You can do whatever you want.
You really can. This isn’t a phony self-help fishhook, or an empty metaphysical proclamation: it’s self-evident. What prevents people from realizing this is their social conditioning—their inherited implicit assumptions about human beings, life, and reality itself. We are limited by our forms and the circumstances we’re born into, but the boundaries of what is physically possible are often conflated with the limits of what is socially acceptable, or even simply expected. You can’t fly, of course, no more than could you quit your fast food job and become a painter: the laws of nature forbid both, goes the common rationale.
Suffering and death are often cited as hard limits to your behavior: if you quit your job you may go hungry, become homeless, and die on the street. Starvation and premature death must be avoided at all costs, so therefore you must keep flipping burgers until your health gives out, suffering all the while like a caged animal. This is considered normal, and that this conclusion solely benefits the owners and masters of our civilization is rarely addressed. A long life, filled with suffering and misery and ending with an agonizing death is considered superior to a short life filled with joy that terminates in the same fashion.
That this argument has been so often invoked by young people to justify selfish, “irresponsible” behavior, has no doubt poisoned the well for most. It smacks of naivete, feels ad-hoc, and has become associated with hedonism, drug-culture, self-sabotage, and ultimately, self-destruction. Yet, those are choices available to us. We can choose to treat our bodies like carnival rides or temples, and in either case, the ramifications will mostly be social. The people who will choose to associate with us always depend on the choices we make, because while the presence of social norms is universal to the human experience and likely has been for our species’ ~300,000 year career, the norms of any individual group are an arbitrary mix of pro-social and anti-social behaviors.

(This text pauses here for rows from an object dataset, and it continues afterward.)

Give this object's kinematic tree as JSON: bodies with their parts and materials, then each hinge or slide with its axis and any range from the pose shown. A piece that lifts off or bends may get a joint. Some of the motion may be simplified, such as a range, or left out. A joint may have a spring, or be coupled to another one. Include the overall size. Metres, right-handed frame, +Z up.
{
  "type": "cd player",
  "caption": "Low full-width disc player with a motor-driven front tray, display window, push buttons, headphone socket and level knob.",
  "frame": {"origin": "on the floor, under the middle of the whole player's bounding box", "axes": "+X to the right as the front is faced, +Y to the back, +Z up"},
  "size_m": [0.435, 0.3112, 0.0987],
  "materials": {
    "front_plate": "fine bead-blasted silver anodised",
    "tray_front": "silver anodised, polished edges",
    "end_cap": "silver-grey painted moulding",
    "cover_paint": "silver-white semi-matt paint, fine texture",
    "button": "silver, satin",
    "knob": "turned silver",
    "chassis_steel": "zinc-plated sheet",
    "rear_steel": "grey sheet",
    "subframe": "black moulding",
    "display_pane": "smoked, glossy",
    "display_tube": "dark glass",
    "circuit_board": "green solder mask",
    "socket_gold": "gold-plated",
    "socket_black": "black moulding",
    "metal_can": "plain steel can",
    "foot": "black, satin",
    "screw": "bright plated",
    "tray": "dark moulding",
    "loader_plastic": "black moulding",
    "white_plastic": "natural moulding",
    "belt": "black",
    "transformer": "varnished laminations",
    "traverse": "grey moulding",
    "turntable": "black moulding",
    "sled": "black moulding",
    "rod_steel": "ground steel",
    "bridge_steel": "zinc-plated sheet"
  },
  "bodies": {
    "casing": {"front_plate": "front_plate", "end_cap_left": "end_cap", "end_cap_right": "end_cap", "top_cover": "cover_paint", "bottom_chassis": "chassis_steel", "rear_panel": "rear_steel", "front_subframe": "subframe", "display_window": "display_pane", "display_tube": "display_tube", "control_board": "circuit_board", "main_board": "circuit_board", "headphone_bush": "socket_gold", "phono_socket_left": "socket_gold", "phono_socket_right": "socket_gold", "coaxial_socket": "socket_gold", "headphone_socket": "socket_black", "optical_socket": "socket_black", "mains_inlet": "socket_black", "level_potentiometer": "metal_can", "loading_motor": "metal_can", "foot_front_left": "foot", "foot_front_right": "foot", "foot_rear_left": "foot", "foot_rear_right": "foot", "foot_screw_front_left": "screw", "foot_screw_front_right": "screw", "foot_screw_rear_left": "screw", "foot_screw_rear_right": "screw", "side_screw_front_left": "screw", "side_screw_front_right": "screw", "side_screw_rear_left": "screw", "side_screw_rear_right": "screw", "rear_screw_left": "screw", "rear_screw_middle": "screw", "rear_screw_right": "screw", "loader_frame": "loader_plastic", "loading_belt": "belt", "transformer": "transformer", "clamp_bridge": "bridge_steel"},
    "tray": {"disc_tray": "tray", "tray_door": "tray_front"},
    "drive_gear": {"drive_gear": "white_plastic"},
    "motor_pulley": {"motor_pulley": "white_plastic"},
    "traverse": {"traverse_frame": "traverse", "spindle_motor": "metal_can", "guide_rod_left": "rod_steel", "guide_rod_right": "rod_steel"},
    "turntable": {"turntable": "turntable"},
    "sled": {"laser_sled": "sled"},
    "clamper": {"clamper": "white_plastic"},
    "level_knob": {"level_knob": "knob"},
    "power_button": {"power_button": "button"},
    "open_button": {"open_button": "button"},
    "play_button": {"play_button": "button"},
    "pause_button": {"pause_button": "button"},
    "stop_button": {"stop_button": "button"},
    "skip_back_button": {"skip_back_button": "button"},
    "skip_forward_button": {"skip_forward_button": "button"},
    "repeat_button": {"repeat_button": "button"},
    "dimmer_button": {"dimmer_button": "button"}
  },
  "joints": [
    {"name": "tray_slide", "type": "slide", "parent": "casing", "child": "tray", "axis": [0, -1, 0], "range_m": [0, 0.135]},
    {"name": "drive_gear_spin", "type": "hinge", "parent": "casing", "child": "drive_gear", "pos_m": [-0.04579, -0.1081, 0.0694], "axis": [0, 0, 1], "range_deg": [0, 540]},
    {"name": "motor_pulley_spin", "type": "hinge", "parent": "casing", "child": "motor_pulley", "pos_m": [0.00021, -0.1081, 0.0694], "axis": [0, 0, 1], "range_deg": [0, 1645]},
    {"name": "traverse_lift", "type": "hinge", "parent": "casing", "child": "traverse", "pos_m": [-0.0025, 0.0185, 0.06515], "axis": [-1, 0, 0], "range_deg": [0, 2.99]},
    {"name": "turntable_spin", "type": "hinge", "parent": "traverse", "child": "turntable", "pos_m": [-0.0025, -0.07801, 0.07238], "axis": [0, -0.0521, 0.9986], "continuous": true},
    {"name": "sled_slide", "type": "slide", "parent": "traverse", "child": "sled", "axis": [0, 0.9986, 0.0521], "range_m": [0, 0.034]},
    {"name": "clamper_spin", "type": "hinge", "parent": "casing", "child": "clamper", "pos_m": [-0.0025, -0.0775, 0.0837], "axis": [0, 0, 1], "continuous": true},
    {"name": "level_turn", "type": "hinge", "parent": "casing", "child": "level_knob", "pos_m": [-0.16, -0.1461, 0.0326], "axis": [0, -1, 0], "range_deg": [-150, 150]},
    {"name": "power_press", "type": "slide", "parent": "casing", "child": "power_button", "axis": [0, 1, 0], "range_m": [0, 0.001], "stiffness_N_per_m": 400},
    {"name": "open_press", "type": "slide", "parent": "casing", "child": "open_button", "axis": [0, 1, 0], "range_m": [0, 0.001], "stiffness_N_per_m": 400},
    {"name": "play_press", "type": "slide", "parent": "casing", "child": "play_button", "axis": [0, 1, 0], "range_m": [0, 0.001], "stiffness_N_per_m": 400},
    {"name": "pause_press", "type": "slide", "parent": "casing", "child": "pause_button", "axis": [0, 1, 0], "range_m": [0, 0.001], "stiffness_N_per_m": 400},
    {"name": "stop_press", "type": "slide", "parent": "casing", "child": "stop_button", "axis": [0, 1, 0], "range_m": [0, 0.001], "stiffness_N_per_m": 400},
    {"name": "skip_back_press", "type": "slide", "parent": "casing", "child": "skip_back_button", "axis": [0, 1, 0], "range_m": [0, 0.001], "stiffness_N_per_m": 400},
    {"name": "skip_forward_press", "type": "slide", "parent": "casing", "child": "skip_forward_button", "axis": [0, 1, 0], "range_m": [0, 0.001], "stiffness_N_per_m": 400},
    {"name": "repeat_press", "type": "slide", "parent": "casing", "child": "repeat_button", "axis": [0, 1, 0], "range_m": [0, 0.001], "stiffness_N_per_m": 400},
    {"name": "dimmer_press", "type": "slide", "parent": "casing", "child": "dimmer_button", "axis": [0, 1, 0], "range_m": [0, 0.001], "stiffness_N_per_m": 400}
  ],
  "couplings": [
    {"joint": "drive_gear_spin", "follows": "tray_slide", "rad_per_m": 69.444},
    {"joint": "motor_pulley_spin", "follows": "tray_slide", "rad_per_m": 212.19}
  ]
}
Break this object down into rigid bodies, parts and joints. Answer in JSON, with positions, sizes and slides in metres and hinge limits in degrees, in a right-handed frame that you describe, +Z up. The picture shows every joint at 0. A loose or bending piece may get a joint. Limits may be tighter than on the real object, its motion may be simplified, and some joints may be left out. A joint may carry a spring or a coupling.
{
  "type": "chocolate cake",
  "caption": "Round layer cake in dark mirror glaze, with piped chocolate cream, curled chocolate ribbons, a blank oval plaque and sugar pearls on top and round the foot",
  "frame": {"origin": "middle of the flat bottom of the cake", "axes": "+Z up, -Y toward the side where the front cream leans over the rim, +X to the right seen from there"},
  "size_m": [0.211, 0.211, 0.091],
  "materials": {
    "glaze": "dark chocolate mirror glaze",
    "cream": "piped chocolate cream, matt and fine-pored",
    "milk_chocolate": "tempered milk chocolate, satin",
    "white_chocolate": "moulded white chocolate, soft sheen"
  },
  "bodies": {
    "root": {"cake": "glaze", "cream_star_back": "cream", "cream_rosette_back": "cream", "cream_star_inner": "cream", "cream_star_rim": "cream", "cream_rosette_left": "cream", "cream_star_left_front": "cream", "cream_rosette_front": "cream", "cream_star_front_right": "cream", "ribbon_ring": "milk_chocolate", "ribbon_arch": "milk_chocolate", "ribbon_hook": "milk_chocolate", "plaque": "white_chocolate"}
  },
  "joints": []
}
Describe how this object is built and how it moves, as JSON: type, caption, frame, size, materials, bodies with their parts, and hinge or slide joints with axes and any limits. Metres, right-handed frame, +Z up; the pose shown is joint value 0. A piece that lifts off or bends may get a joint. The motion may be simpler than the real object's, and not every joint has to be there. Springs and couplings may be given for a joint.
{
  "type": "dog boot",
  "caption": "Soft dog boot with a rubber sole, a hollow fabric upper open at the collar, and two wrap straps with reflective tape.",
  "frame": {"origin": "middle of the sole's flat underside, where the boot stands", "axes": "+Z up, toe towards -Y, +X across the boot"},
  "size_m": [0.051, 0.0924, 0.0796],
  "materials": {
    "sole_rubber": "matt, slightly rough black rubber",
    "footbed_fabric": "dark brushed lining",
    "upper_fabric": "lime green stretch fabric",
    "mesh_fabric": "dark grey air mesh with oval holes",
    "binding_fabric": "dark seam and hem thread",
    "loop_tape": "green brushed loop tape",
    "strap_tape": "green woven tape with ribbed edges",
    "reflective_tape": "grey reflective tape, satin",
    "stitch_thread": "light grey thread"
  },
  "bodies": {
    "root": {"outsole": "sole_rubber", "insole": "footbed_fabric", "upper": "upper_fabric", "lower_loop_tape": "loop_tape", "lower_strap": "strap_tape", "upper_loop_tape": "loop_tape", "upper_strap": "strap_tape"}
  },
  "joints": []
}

Is this an argument that you should quit your job and go out in a blaze of hedonic glory? Of course not; my point is that no one is making you flip burgers. You are choosing to, because you are (perhaps unconsciously) optimizing your life for a particular set of goals that feel inevitable but are actually entirely contingent. Maybe once you realize this you can learn to enjoy whatever you spend your time doing. We all experience stress when we feel forced into action, pressured, cornered, robbed of agency, and stress directly impacts how any situation we find ourselves in, or any activity we engage in, feels. If we know we’re engaging in pointless repetitive tasks because we choose to, much of that stress vanishes, and work can start to feel like play.

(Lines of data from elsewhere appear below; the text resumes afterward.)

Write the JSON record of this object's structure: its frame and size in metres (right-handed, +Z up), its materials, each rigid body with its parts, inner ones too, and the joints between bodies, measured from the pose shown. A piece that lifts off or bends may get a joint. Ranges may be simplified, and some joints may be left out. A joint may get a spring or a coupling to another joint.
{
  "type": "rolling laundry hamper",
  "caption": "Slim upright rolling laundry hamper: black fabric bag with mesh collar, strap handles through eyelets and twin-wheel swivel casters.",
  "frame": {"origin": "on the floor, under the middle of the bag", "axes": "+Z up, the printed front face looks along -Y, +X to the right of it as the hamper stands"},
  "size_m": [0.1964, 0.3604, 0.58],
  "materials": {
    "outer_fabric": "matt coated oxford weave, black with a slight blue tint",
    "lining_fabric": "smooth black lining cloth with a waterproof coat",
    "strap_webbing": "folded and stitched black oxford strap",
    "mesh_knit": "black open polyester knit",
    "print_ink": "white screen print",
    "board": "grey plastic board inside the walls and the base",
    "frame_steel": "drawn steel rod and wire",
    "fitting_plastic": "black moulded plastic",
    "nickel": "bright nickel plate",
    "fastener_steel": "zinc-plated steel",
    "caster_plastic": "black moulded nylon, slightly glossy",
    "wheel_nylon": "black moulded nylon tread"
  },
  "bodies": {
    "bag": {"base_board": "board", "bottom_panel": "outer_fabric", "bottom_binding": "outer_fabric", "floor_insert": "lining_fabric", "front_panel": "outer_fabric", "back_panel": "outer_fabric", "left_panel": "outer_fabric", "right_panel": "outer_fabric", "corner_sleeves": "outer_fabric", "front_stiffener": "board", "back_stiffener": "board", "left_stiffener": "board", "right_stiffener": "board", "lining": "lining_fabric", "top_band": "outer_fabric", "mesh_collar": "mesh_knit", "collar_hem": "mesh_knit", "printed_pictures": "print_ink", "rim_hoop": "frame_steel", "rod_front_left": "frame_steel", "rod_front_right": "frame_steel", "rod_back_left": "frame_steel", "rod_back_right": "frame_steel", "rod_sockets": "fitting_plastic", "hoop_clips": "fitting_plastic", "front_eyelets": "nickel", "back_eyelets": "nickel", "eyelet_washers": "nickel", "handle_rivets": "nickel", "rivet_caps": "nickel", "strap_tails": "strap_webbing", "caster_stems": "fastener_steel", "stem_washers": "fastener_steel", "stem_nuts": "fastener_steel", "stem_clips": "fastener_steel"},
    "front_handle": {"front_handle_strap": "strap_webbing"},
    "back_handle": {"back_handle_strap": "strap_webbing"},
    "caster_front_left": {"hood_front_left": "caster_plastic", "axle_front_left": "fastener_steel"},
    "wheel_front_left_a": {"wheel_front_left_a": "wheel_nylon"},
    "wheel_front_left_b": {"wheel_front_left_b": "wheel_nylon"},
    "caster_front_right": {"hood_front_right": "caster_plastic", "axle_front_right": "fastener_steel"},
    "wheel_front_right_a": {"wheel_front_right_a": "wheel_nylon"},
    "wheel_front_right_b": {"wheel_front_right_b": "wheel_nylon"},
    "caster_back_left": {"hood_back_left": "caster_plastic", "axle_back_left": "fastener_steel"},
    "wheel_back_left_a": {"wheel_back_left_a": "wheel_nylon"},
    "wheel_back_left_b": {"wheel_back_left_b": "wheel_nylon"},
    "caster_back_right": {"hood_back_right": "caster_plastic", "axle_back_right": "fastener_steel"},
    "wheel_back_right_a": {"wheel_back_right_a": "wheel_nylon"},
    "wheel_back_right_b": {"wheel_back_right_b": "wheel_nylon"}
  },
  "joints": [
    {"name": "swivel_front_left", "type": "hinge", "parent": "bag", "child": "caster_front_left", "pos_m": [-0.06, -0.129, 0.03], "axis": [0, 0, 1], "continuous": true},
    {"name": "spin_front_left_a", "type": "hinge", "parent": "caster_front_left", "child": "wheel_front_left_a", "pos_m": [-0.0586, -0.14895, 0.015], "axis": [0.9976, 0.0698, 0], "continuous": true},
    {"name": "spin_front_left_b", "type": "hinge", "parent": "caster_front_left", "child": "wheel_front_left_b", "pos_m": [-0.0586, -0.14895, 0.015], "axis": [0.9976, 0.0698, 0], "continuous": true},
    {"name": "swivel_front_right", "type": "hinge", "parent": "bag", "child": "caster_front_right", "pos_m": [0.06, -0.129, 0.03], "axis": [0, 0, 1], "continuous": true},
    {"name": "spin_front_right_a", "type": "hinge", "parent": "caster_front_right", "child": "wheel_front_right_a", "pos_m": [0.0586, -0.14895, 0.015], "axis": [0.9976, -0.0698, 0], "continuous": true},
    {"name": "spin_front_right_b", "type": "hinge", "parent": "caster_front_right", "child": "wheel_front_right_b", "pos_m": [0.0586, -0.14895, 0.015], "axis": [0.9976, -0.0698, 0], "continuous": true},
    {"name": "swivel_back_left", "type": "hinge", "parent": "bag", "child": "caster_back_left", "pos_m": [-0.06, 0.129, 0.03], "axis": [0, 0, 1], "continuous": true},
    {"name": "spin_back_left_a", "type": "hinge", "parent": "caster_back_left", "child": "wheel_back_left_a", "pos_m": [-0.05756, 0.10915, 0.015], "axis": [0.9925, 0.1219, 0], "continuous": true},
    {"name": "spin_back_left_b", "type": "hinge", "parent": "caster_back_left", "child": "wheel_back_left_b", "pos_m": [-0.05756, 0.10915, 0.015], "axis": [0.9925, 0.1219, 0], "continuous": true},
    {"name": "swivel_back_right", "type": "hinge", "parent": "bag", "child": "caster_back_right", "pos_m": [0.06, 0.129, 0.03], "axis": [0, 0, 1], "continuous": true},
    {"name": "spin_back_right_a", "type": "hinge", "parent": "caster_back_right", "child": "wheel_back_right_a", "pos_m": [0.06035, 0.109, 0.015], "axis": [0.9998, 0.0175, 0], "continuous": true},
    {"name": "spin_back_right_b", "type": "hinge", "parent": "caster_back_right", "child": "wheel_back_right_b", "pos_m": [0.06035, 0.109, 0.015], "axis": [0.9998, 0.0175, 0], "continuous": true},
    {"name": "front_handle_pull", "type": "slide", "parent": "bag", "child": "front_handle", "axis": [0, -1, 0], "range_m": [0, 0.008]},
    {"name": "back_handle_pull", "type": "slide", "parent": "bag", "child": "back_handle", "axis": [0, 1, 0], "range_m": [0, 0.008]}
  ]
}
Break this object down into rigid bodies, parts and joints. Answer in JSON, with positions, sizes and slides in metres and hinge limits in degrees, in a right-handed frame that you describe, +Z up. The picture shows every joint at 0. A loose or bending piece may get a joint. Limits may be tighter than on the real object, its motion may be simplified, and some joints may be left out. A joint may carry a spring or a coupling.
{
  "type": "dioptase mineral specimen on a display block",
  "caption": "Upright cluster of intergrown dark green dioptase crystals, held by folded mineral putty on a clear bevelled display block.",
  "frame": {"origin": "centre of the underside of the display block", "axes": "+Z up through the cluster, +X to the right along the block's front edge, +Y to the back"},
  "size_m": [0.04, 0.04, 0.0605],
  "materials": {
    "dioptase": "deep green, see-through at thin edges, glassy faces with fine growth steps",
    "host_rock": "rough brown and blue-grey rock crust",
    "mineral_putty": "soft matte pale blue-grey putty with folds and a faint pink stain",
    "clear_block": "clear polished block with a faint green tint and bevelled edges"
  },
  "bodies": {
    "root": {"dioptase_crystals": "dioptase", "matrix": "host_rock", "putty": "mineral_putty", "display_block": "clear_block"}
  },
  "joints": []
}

You absolutely shouldn’t take my word for any of this, though. I’m sheltered, privileged, young, and healthy, and while I am no means well-off (by the absurd standards set by the wealthy in the US in the 21st century), I enjoy a wide degree of economic leeway that is the envy of tens of millions in this country alone: in short, it’s easy for me to say “we’re free”. So instead, let’s take a step back and expand our scope. What should we be doing as a species? Interestingly enough, the answer to this question seems to depend on your income bracket: the very poor will likely shrug, but the extravagantly wealthy have loads of opinions. Effective altruism, while based in the logic of liberal free-market capitalism (that is, the position that charity somehow makes up for all the poverty capitalism causes), at least is dedicated to reducing human suffering in the world. Its bastard stepchild longtermism, however, is pure billionaire apologia; it takes for granted that:
Humanity will somehow not go extinct in the near-term, dodging climate change, nuclear war, rogue bioweapons, pollution, biodiversity collapse, topsoil loss, mineral depletion, Carrington events, asteroid impacts, super volcanoes, etc.

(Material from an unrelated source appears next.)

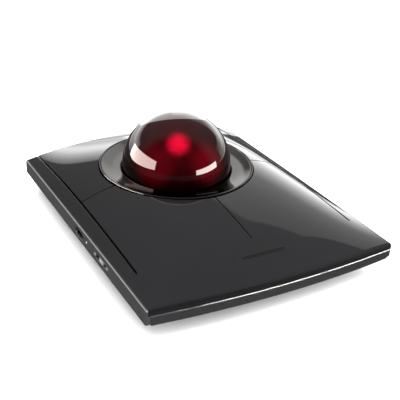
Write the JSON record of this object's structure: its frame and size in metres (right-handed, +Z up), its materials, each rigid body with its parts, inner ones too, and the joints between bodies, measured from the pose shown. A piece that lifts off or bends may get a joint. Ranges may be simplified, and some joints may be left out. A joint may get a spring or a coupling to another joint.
{
  "type": "trackball mouse",
  "caption": "Thin slab-shaped desk trackball mouse with a large red ball in a dished ring, corner press plates and a bright front trim line.",
  "frame": {"origin": "on the desk, under the centre of the slab", "axes": "+Z up, +Y away from the user, +X to the user's right"},
  "size_m": [0.124, 0.1562, 0.056],
  "materials": {
    "gloss_top": "high gloss graphite",
    "case_black": "fine matte grain",
    "cap_charcoal": "fine spark-eroded texture",
    "bright_trim": "satin bright",
    "inlay_black": "smooth",
    "ball_red": "polished deep red",
    "cup_dark": "smooth matte",
    "bezel_dark": "dark turned finish under gloss",
    "rim_bright": "polished",
    "bearing_white": "polished",
    "window_clear": "clear",
    "board_green": "solder mask over glass fibre",
    "chip_black": "moulded",
    "flat_cable": "amber film",
    "cell_wrap": "foil pouch",
    "foam_grey": "closed-cell foam",
    "wire_red": "insulated wire",
    "socket_cream": "moulded",
    "sheet_steel": "stamped",
    "screw_steel": "zinc",
    "switch_case": "moulded",
    "plunger_white": "moulded",
    "light_pipe": "clear green",
    "light_source": "lens",
    "slider_grey": "fine matte",
    "key_grey": "fine matte",
    "foot_rubber": "soft matte"
  },
  "bodies": {
    "housing": {"ball_bearing_1": "bearing_white", "ball_bearing_2": "bearing_white", "ball_bearing_3": "bearing_white", "ball_cup": "cup_dark", "battery": "cell_wrap", "battery_leads": "wire_red", "battery_pad": "foam_grey", "battery_socket": "socket_cream", "bezel_rim": "rim_bright", "bezel_ring": "bezel_dark", "board_screws": "screw_steel", "case_screws": "screw_steel", "controller_chip": "chip_black", "cup_screws": "screw_steel", "front_inlay": "inlay_black", "front_trim": "bright_trim", "left_sensor_board": "board_green", "left_sensor_chip": "chip_black", "left_sensor_window": "window_clear", "left_side_cap": "cap_charcoal", "light_chip": "light_source", "lower_case": "case_black", "lower_left_switch": "switch_case", "lower_right_switch": "switch_case", "main_board": "board_green", "mode_switch": "switch_case", "port_shell": "sheet_steel", "port_tongue": "chip_black", "radio_module": "sheet_steel", "receiver_bay": "case_black", "right_sensor_board": "board_green", "right_sensor_chip": "chip_black", "right_sensor_window": "window_clear", "right_side_cap": "cap_charcoal", "rubber_foot_1": "foot_rubber", "rubber_foot_2": "foot_rubber", "rubber_foot_3": "foot_rubber", "rubber_foot_4": "foot_rubber", "sensor_cables": "flat_cable", "side_board": "board_green", "side_cable": "flat_cable", "status_light": "light_pipe", "tact_switches": "switch_case", "top_shell": "gloss_top", "upper_left_switch": "switch_case", "upper_right_switch": "switch_case"},
    "ball": {"ball": "ball_red"},
    "mode_slider": {"mode_slider": "slider_grey"},
    "speed_button": {"speed_button": "key_grey"},
    "pairing_button": {"pairing_button": "key_grey"},
    "receiver": {"receiver_plug": "sheet_steel", "receiver_cap": "cap_charcoal"},
    "lower_left_button": {"lower_left_button": "gloss_top"},
    "lower_left_plunger": {"lower_left_plunger": "plunger_white"},
    "lower_right_button": {"lower_right_button": "gloss_top"},
    "lower_right_plunger": {"lower_right_plunger": "plunger_white"},
    "upper_left_button": {"upper_left_button": "gloss_top"},
    "upper_left_plunger": {"upper_left_plunger": "plunger_white"},
    "upper_right_button": {"upper_right_button": "gloss_top"},
    "upper_right_plunger": {"upper_right_plunger": "plunger_white"}
  },
  "joints": [
    {"name": "ball_roll", "type": "hinge", "parent": "housing", "child": "ball", "pos_m": [0, 0.0207, 0.0285], "axis": [1, 0, 0], "continuous": true},
    {"name": "lower_left_press", "type": "hinge", "parent": "housing", "child": "lower_left_button", "pos_m": [0, -0.0515, 0.0178], "axis": [-1, 0, 0], "range_deg": [0, 0.7], "stiffness_Nm_per_rad": 2.2, "springref_deg": -0.23},
    {"name": "lower_right_press", "type": "hinge", "parent": "housing", "child": "lower_right_button", "pos_m": [0, -0.0515, 0.0178], "axis": [-1, 0, 0], "range_deg": [0, 0.7], "stiffness_Nm_per_rad": 2.2, "springref_deg": -0.23},
    {"name": "upper_left_press", "type": "hinge", "parent": "housing", "child": "upper_left_button", "pos_m": [0, 0.066, 0.018], "axis": [1, 0, 0], "range_deg": [0, 1], "stiffness_Nm_per_rad": 2.2, "springref_deg": -0.23},
    {"name": "upper_right_press", "type": "hinge", "parent": "housing", "child": "upper_right_button", "pos_m": [0, 0.066, 0.018], "axis": [1, 0, 0], "range_deg": [0, 1], "stiffness_Nm_per_rad": 2.2, "springref_deg": -0.23},
    {"name": "lower_left_plunge", "type": "slide", "parent": "housing", "child": "lower_left_plunger", "axis": [0, 0, -1], "range_m": [0, 0.0006]},
    {"name": "lower_right_plunge", "type": "slide", "parent": "housing", "child": "lower_right_plunger", "axis": [0, 0, -1], "range_m": [0, 0.0006]},
    {"name": "upper_left_plunge", "type": "slide", "parent": "housing", "child": "upper_left_plunger", "axis": [0, 0, -1], "range_m": [0, 0.0005]},
    {"name": "upper_right_plunge", "type": "slide", "parent": "housing", "child": "upper_right_plunger", "axis": [0, 0, -1], "range_m": [0, 0.0005]},
    {"name": "mode_slide", "type": "slide", "parent": "housing", "child": "mode_slider", "axis": [0, 1, 0], "range_m": [-0.0025, 0.0025]},
    {"name": "speed_press", "type": "slide", "parent": "housing", "child": "speed_button", "axis": [0, 0, 1], "range_m": [0, 0.0004], "stiffness_N_per_m": 800, "springref_m": -0.0003},
    {"name": "pairing_press", "type": "slide", "parent": "housing", "child": "pairing_button", "axis": [0, 0, 1], "range_m": [0, 0.0004], "stiffness_N_per_m": 800, "springref_m": -0.0003},
    {"name": "receiver_slide", "type": "slide", "parent": "housing", "child": "receiver", "axis": [0, 1, 0], "range_m": [0, 0.0145]}
  ],
  "couplings": [
    {"joint": "lower_left_plunge", "follows": "lower_left_press", "m_per_rad": 0.0435},
    {"joint": "lower_right_plunge", "follows": "lower_right_press", "m_per_rad": 0.0435},
    {"joint": "upper_left_plunge", "follows": "upper_left_press", "m_per_rad": 0.024},
    {"joint": "upper_right_plunge", "follows": "upper_right_press", "m_per_rad": 0.024}
  ]
}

There are no limits to the technologies we can invent, nor the amount of energy available to power them.
Then they make the extraordinary logical leap, like an anti-abortionist on methamphetamines, that hypothetical future human lives are worth as much as current human lives, and since there will be trillions of those (on Mars, or the moon, or on thousands of yet-to-be-discovered Earth-like planets far off in the Milky Way, I guess), any action taken today that will make those lives better or more numerous is justifiable, up to and including genocide. I’m not making this up. This is what billionaires actually believe.
Longtermism is a great example of how twisted up in knots we can get when we try to justify action or inaction, and I’ve been leaning in a somewhat different direction lately: that it really doesn’t matter what we do. We could blow up the whole planet, and it would be a hell of a show, or we could overthrow our rulers and instantiate a permanent utopia where everyone can live freely and openly without deprivation of any kind. The latter is more appealing to my own sensibilities, but I don’t feel a compulsion to devote my life to figuring out how to make it happen. Some people do, just as some people seem determined to cause near-term human extinction, and both are options available to us.
We get to choose, and it’s possible that if everyone was able to take a step back and acknowledge that fact, the nicer future scenarios become more likely. Fear of annihilation causes nuclear war. The profit motive causes climate change. The harder we cling to life, the more likely we are to lose it. There’s nobody in charge; the lunatics are running the asylum. There are no laws, there are no ethics—don’t be scared, we did fine without that stuff for 290,000 years. Human beings are cool creatures, we’ve just gotten a little mixed up lately. Do what you want, and don’t let others tell you what that is. And if you’re afraid to take a big leap, well, maybe you’re already where you want to be and you just don’t know it yet.